In 1557, Bona prepared for a journey towards Venice and from there, perhaps, back to Poland; the Habsburgs were determined to obtain Bari and Rossano. On 8 November 1557, Bona became ill with stomach ache. On 17 November, when she was losing her consciousness, her trusted courtier Gian Lorenzo Pappacoda brought notary Marco Vincenzo de Baldis who wrote her last will. This will left Bari, Rossano, Ostuni, and Grottaglie to Philip II of Spain and large sums to Pappacoda and his family. Her daughters would receive a one-time payment of 50,000 ducats, except Isabella Jagiellon who was to receive 10,000 ducats annually. Her only son, King Sigismund II Augustus, was named as the main beneficiary but at the end he would inherit only cash, jewelry, and other personal property. The next day, Bona felt better and dictated a new last will to Scipio Catapani leaving Bari and other property to Sigismund Augustus. She died in the early morning of 19 November 1557. Several of her servants (cook, page, majordomo, scribe) died as well.

==Dispute==
Pappacoda presented the will that supported Philip II. Sigismund Augustus contested this will and claimed that Pappacoda poisoned Bona and falsified her last will. The Habsburgs claimed that it was Sigismund Augustus who forged the second will. Sigismund Augustus sent Wojciech Kryski to Madrid, Jan Wysocki to Rome, and Marcin Kromer to the court of Ferdinand I, Holy Roman Emperor, who was also Philip's uncle and Sigismund's father-in-law. In connection with the dispute, Sigismund Augustus established the first courier service that connected Kraków with Venice in October 1558. The first royal postmaster was Italian banker Prospero Provana.

Polish envoys faced an uphill battle: Ferdinand I did not want to intervene, claiming to be just a middleman and not a judge, and the case was transferred to a court in Naples. After the Peace of Cateau-Cambrésis, Spain was the dominant power in Italy. Philip's attorneys did not focus on the issue of will's authenticity and instead claimed that Isabella of Naples did not have rights to Bari and Rossano to begin with. Alternatively, they claimed that Bona received Bari only for her lifetime from Charles V, Holy Roman Emperor. Polish envoys did not know the subtleties of Italian and Spanish laws; their work in questioning witnesses and gathering evidence was obstructed by local officials.

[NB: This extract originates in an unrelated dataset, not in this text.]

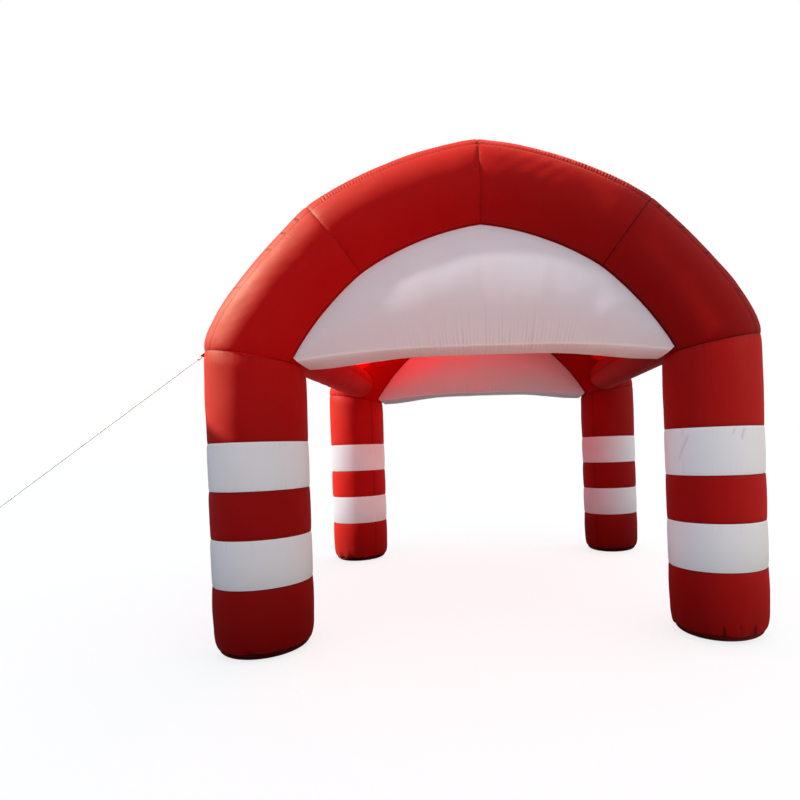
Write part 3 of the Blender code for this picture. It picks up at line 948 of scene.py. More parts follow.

The dispute also complicated the relations between Poland and Sweden as 50,000 ducats of the dowry of Catherine Jagiellon was dependent on the successful resolution of the territorial dispute by Sigismund Augustus. Only in July 1559, the Polish managed to recover only a small sum of cash, personal belongings, and interest on the loan. The Duchy of Bari was incorporated into the Spanish Crown, despite requests from Ruy Gómez de Silva and Cardinal Antonio Carafa to grant Bari to them. For his services, Pappacoda was awarded by Philip: he was given a pension and made markgraf of Capurso and castellan of Bari. However, the issue continued to be contested. Cardinal Stanislaus Hosius contemplated about bringing the case before the Council of Trent. Bishop Adam Konarski managed to recover some of Bona's jewelry and more cash. An opportunity to recover Bari and Rossano presented itself when Pope Pius V wanted to include the Polish–Lithuanian Commonwealth in the Holy League in 1571. However, it was lost due to Sigismund Augustus' death in July 1572.

==Repayments==
Even when paid, the interest payment was late (Spain defaulted on its loans several times). In 1564, Spain paid 300,000 ducats representing interest in arrears. The sum was paid in silver thalers and half-thalers minted in Naples and Sicily. At the time, Poland–Lithuania was engulfed in the Livonian and Northern Seven Years' Wars and was short on cash. To save time and money, the received coins were not melted and re-minted. Instead, they were counterstamped with a monogram of Sigismund Augustus and the year (1564) in Vilnius Mint. These coins were mandatorily exchanged for 60 Polish groszes when in reality the coins were worth only about 33.5 groszes. The King promised to redeem the coins at the end of the war at the same rate of 60 groszes (thus, in effect, providing a wartime loan to the state). It is unknown if the promise was kept. These countersigned coins are numismatic rarity in Poland and Lithuania.

After the death of Sigismund Augustus in 1572, the interest was supposed to be split between his sisters Anna Jagiellon and Catherine Jagiellon. However, Anna did not forward the money to Catherine in Sweden and their conflict became known. The matter of recovering Neapolitan sums was discussed again and again in the general sejm. The issue was often combined with the issue of reopening silver and lead mines in Olkusz that were flooded during the Swedish Deluge. These two matters were often brought up when taxation was discussed as a solution to fiscal issues of the Polish–Lithuanian Commonwealth. It became a proverb that Poland was robbed twice: once by river Baba that flooded Olkusz, and a second time by Queen Bona.

In 2012, Marek Poznański, Polish archaeologist and member of the Sejm, assumed that each ducat had 3.5 grams of 986 gold and calculated that at 2012 gold prices, without interest, the loan was worth 235 million Polish złoty or 57 million euros. The Polish Ministry of Foreign Affairs replied that it was not a loan from the Polish government, but from Bona as an individual. Therefore, if the statute of limitations had not expired, the claim should be pursued by Bona's descendants, of which there are none alive.